=== MATERIAL PROVIDED ===

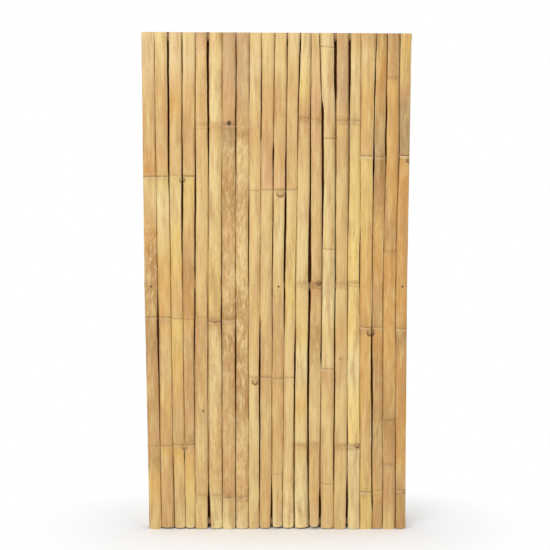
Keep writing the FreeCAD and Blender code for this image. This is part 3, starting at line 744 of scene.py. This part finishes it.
# The tones of each front strip from the foot up, which run into each other: heights in millimetres and
# names of tones.
# The pale and ivory at the feet are painted light, making up for the light that falls off near the floor.
FRONT_TONES = {
    1: ((0, "straw"), (180, "ochre"), (250, "brown"), (310, "sand"), (370, "sand"), (450, "brown"),
        (600, "sand"), (720, "umber"), (780, "brown"), (960, "brown"), (1080, "amber"), (1200, "straw"),
        (1285, "straw"), (1310, "amber"), (1440, "sand"), (1560, "sand"), (1700, "bone")),
    2: ((180, "tan"), (250, "sand"), (300, "ochre"), (330, "tan"), (460, "ochre"), (600, "straw"),
        (700, "tan"), (740, "ochre"), (775, "sand"), (800, "orange"), (960, "ochre"), (1080, "straw"),
        (1200, "pale"), (1285, "green"), (1310, "tan"), (1440, "sand"), (1580, "tan"), (1700, "straw"),
        (1800, "cream")),
    3: ((0, "cream"), (120, "straw"), (300, "ochre"), (330, "tan"), (360, "straw"), (460, "tan"),
        (600, "ochre"), (770, "lemon"), (800, "tan"), (960, "ochre"), (1080, "lemon"), (1200, "cream"),
        (1285, "green"), (1310, "tan"), (1440, "straw"), (1560, "orange"), (1700, "bone")),
    4: ((0, "cream"), (120, "lemon"), (260, "ochre"), (300, "tan"), (330, "brown"), (380, "sand"),
        (720, "sand"), (770, "ochre"), (800, "amber"), (960, "brown"), (1060, "tan"), (1285, "lemon"),
        (1310, "tan"), (1440, "sand"), (1600, "tan"), (1700, "bone"), (1800, "cream")),
    5: ((110, "straw"), (130, "tan"), (350, "straw"), (460, "sand"), (600, "tan"), (765, "sand"),
        (790, "tan"), (1200, "straw"), (1400, "tan"), (1560, "tan"), (1700, "straw"), (1760, "pink"),
        (1800, "dusty")),
    6: ((0, "pale"), (110, "cream"), (130, "straw"), (300, "tan"), (500, "straw"), (600, "cream"),
        (720, "straw"), (765, "sand"), (850, "lemon"), (1100, "straw"), (1360, "cream"), (1470, "tan"),
        (1495, "cream"), (1700, "cream"), (1760, "straw")),
    7: ((0, "pale"), (110, "cream"), (130, "sand"), (350, "tan"), (600, "sand"), (720, "brown"),
        (765, "tan"), (790, "brown"), (870, "tan"), (960, "sand"), (1100, "tan"), (1190, "brown"),
        (1250, "brown"), (1340, "sand"), (1440, "grey"), (1470, "umber"), (1495, "sand"), (1560, "pink"),
        (1700, "dusty")),
    8: ((0, "pale"), (110, "tan"), (260, "tan"), (360, "straw"), (460, "brown"), (600, "sand"),
        (640, "brown"), (720, "tan"), (840, "brown"), (930, "tan"), (1080, "straw"), (1200, "sand"),
        (1340, "straw"), (1400, "straw"), (1440, "brown"), (1470, "tan"), (1495, "sand"), (1600, "dusty")),
    9: ((0, "straw"), (180, "cream"), (260, "straw"), (480, "cream"), (600, "straw"), (720, "tan"),
        (840, "tan"), (960, "straw"), (1260, "straw"), (1440, "tan"), (1560, "straw"), (1680, "bone"),
        (1800, "straw")),
    10: ((220, "tan"), (460, "straw"), (550, "tan"), (1000, "straw"), (1240, "straw"), (1260, "pink"),
         (1440, "sand"), (1560, "tan"), (1700, "straw")),
    11: ((0, "pale"), (120, "straw"), (220, "tan"), (580, "tan"), (720, "sand"), (900, "straw"),
         (1080, "cream"), (1240, "straw"), (1260, "pink"), (1340, "tan"), (1440, "sand"), (1580, "sand"),
         (1680, "straw")),
    12: ((100, "ivory"), (180, "straw"), (720, "straw"), (860, "lemon"), (1240, "straw"), (1260, "tan"),
         (1440, "sand"), (1560, "tan"), (1700, "straw"), (1800, "bone")),
    13: ((0, "ivory"), (100, "pale"), (220, "cream"), (290, "straw"), (315, "tan"), (335, "cream"),
         (460, "ochre"), (600, "pale"), (740, "lemon"), (860, "straw"), (915, "cream"), (1100, "cream"),
         (1300, "straw"), (1440, "sand"), (1530, "sand"), (1600, "lemon"), (1700, "cream"), (1800, "pale")),
    14: ((0, "bone"), (120, "tan"), (300, "tan"), (335, "straw"), (600, "straw"), (720, "brown"),
         (830, "tan"), (900, "sand"), (960, "straw"), (1080, "tan"), (1200, "straw"), (1340, "sand"),
         (1440, "pink"), (1500, "sand"), (1560, "pink"), (1800, "straw")),
    15: ((0, "straw"), (190, "tan"), (400, "straw"), (590, "tan"), (610, "cream"), (720, "straw"),
         (840, "pale"), (1025, "cream"), (1045, "straw"), (1200, "cream"), (1420, "straw"), (1440, "straw"),
         (1560, "bone"), (1700, "cream"), (1740, "cream"), (1760, "bone"), (1800, "straw")),
    16: ((180, "straw"), (310, "tan"), (335, "straw"), (500, "straw"), (720, "tan"), (880, "straw"),
         (915, "tan"), (1300, "straw"), (1490, "tan"), (1580, "dusty"), (1700, "dusty"), (1800, "sand")),
    17: ((0, "pale"), (100, "cream"), (180, "cream"), (310, "pale"), (335, "butter"), (460, "butter"),
         (600, "pale"), (740, "butter"), (880, "lemon"), (915, "lemon"), (1080, "butter"), (1200, "lemon"),
         (1300, "lemon"), (1490, "straw"), (1510, "straw"), (1680, "cream"), (1760, "tan")),
    18: ((150, "lemon"), (360, "tan"), (500, "ochre"), (600, "orange"), (740, "ochre"), (760, "orange"),
         (860, "orange"), (1000, "ochre"), (1200, "lemon"), (1360, "lemon"), (1380, "tan"), (1560, "ochre"),
         (1700, "straw"), (1800, "tan")),
    19: ((100, "sand"), (135, "ochre"), (150, "tan"), (270, "sand"), (360, "umber"), (500, "sand"),
         (600, "brown"), (740, "amber"), (760, "brown"), (850, "sand"), (960, "amber"), (1100, "ochre"),
         (1200, "brown"), (1330, "umber"), (1360, "umber"), (1380, "grey"), (1500, "brown"),
         (1680, "amber"), (1800, "brown")),
    20: ((0, "straw"), (80, "tan"), (120, "sand"), (260, "sand"), (360, "brown"), (425, "brown"),
         (600, "ochre"), (720, "orange"), (840, "amber"), (1000, "amber"), (1080, "brown"),
         (1200, "orange"), (1440, "orange"), (1630, "ochre"), (1650, "sand"), (1800, "brown")),
    21: ((100, "brown"), (180, "sand"), (260, "orange"), (400, "amber"), (600, "amber"), (720, "umber"),
         (790, "amber"), (900, "orange"), (1080, "amber"), (1360, "amber"), (1380, "grey"), (1540, "grey"),
         (1600, "sand"), (1650, "lemon"), (1800, "ochre")),
}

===

INSTRUCTIONS TO FOLLOW =>
Write each line above out exactly.

EXPECTED OUTPUT =>
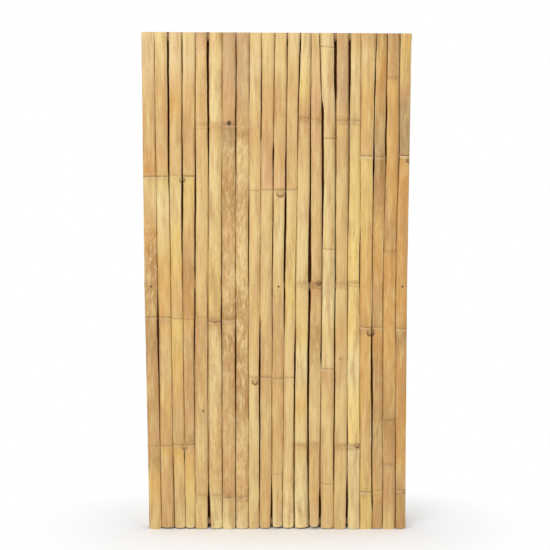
Keep writing the FreeCAD and Blender code for this image. This is part 3, starting at line 744 of scene.py. This part finishes it.
# The tones of each front strip from the foot up, which run into each other: heights in millimetres and
# names of tones.
# The pale and ivory at the feet are painted light, making up for the light that falls off near the floor.
FRONT_TONES = {
    1: ((0, "straw"), (180, "ochre"), (250, "brown"), (310, "sand"), (370, "sand"), (450, "brown"),
        (600, "sand"), (720, "umber"), (780, "brown"), (960, "brown"), (1080, "amber"), (1200, "straw"),
        (1285, "straw"), (1310, "amber"), (1440, "sand"), (1560, "sand"), (1700, "bone")),
    2: ((180, "tan"), (250, "sand"), (300, "ochre"), (330, "tan"), (460, "ochre"), (600, "straw"),
        (700, "tan"), (740, "ochre"), (775, "sand"), (800, "orange"), (960, "ochre"), (1080, "straw"),
        (1200, "pale"), (1285, "green"), (1310, "tan"), (1440, "sand"), (1580, "tan"), (1700, "straw"),
        (1800, "cream")),
    3: ((0, "cream"), (120, "straw"), (300, "ochre"), (330, "tan"), (360, "straw"), (460, "tan"),
        (600, "ochre"), (770, "lemon"), (800, "tan"), (960, "ochre"), (1080, "lemon"), (1200, "cream"),
        (1285, "green"), (1310, "tan"), (1440, "straw"), (1560, "orange"), (1700, "bone")),
    4: ((0, "cream"), (120, "lemon"), (260, "ochre"), (300, "tan"), (330, "brown"), (380, "sand"),
        (720, "sand"), (770, "ochre"), (800, "amber"), (960, "brown"), (1060, "tan"), (1285, "lemon"),
        (1310, "tan"), (1440, "sand"), (1600, "tan"), (1700, "bone"), (1800, "cream")),
    5: ((110, "straw"), (130, "tan"), (350, "straw"), (460, "sand"), (600, "tan"), (765, "sand"),
        (790, "tan"), (1200, "straw"), (1400, "tan"), (1560, "tan"), (1700, "straw"), (1760, "pink"),
        (1800, "dusty")),
    6: ((0, "pale"), (110, "cream"), (130, "straw"), (300, "tan"), (500, "straw"), (600, "cream"),
        (720, "straw"), (765, "sand"), (850, "lemon"), (1100, "straw"), (1360, "cream"), (1470, "tan"),
        (1495, "cream"), (1700, "cream"), (1760, "straw")),
    7: ((0, "pale"), (110, "cream"), (130, "sand"), (350, "tan"), (600, "sand"), (720, "brown"),
        (765, "tan"), (790, "brown"), (870, "tan"), (960, "sand"), (1100, "tan"), (1190, "brown"),
        (1250, "brown"), (1340, "sand"), (1440, "grey"), (1470, "umber"), (1495, "sand"), (1560, "pink"),
        (1700, "dusty")),
    8: ((0, "pale"), (110, "tan"), (260, "tan"), (360, "straw"), (460, "brown"), (600, "sand"),
        (640, "brown"), (720, "tan"), (840, "brown"), (930, "tan"), (1080, "straw"), (1200, "sand"),
        (1340, "straw"), (1400, "straw"), (1440, "brown"), (1470, "tan"), (1495, "sand"), (1600, "dusty")),
    9: ((0, "straw"), (180, "cream"), (260, "straw"), (480, "cream"), (600, "straw"), (720, "tan"),
        (840, "tan"), (960, "straw"), (1260, "straw"), (1440, "tan"), (1560, "straw"), (1680, "bone"),
        (1800, "straw")),
    10: ((220, "tan"), (460, "straw"), (550, "tan"), (1000, "straw"), (1240, "straw"), (1260, "pink"),
         (1440, "sand"), (1560, "tan"), (1700, "straw")),
    11: ((0, "pale"), (120, "straw"), (220, "tan"), (580, "tan"), (720, "sand"), (900, "straw"),
         (1080, "cream"), (1240, "straw"), (1260, "pink"), (1340, "tan"), (1440, "sand"), (1580, "sand"),
         (1680, "straw")),
    12: ((100, "ivory"), (180, "straw"), (720, "straw"), (860, "lemon"), (1240, "straw"), (1260, "tan"),
         (1440, "sand"), (1560, "tan"), (1700, "straw"), (1800, "bone")),
    13: ((0, "ivory"), (100, "pale"), (220, "cream"), (290, "straw"), (315, "tan"), (335, "cream"),
         (460, "ochre"), (600, "pale"), (740, "lemon"), (860, "straw"), (915, "cream"), (1100, "cream"),
         (1300, "straw"), (1440, "sand"), (1530, "sand"), (1600, "lemon"), (1700, "cream"), (1800, "pale")),
    14: ((0, "bone"), (120, "tan"), (300, "tan"), (335, "straw"), (600, "straw"), (720, "brown"),
         (830, "tan"), (900, "sand"), (960, "straw"), (1080, "tan"), (1200, "straw"), (1340, "sand"),
         (1440, "pink"), (1500, "sand"), (1560, "pink"), (1800, "straw")),
    15: ((0, "straw"), (190, "tan"), (400, "straw"), (590, "tan"), (610, "cream"), (720, "straw"),
         (840, "pale"), (1025, "cream"), (1045, "straw"), (1200, "cream"), (1420, "straw"), (1440, "straw"),
         (1560, "bone"), (1700, "cream"), (1740, "cream"), (1760, "bone"), (1800, "straw")),
    16: ((180, "straw"), (310, "tan"), (335, "straw"), (500, "straw"), (720, "tan"), (880, "straw"),
         (915, "tan"), (1300, "straw"), (1490, "tan"), (1580, "dusty"), (1700, "dusty"), (1800, "sand")),
    17: ((0, "pale"), (100, "cream"), (180, "cream"), (310, "pale"), (335, "butter"), (460, "butter"),
         (600, "pale"), (740, "butter"), (880, "lemon"), (915, "lemon"), (1080, "butter"), (1200, "lemon"),
         (1300, "lemon"), (1490, "straw"), (1510, "straw"), (1680, "cream"), (1760, "tan")),
    18: ((150, "lemon"), (360, "tan"), (500, "ochre"), (600, "orange"), (740, "ochre"), (760, "orange"),
         (860, "orange"), (1000, "ochre"), (1200, "lemon"), (1360, "lemon"), (1380, "tan"), (1560, "ochre"),
         (1700, "straw"), (1800, "tan")),
    19: ((100, "sand"), (135, "ochre"), (150, "tan"), (270, "sand"), (360, "umber"), (500, "sand"),
         (600, "brown"), (740, "amber"), (760, "brown"), (850, "sand"), (960, "amber"), (1100, "ochre"),
         (1200, "brown"), (1330, "umber"), (1360, "umber"), (1380, "grey"), (1500, "brown"),
         (1680, "amber"), (1800, "brown")),
    20: ((0, "straw"), (80, "tan"), (120, "sand"), (260, "sand"), (360, "brown"), (425, "brown"),
         (600, "ochre"), (720, "orange"), (840, "amber"), (1000, "amber"), (1080, "brown"),
         (1200, "orange"), (1440, "orange"), (1630, "ochre"), (1650, "sand"), (1800, "brown")),
    21: ((100, "brown"), (180, "sand"), (260, "orange"), (400, "amber"), (600, "amber"), (720, "umber"),
         (790, "amber"), (900, "orange"), (1080, "amber"), (1360, "amber"), (1380, "grey"), (1540, "grey"),
         (1600, "sand"), (1650, "lemon"), (1800, "ochre")),
}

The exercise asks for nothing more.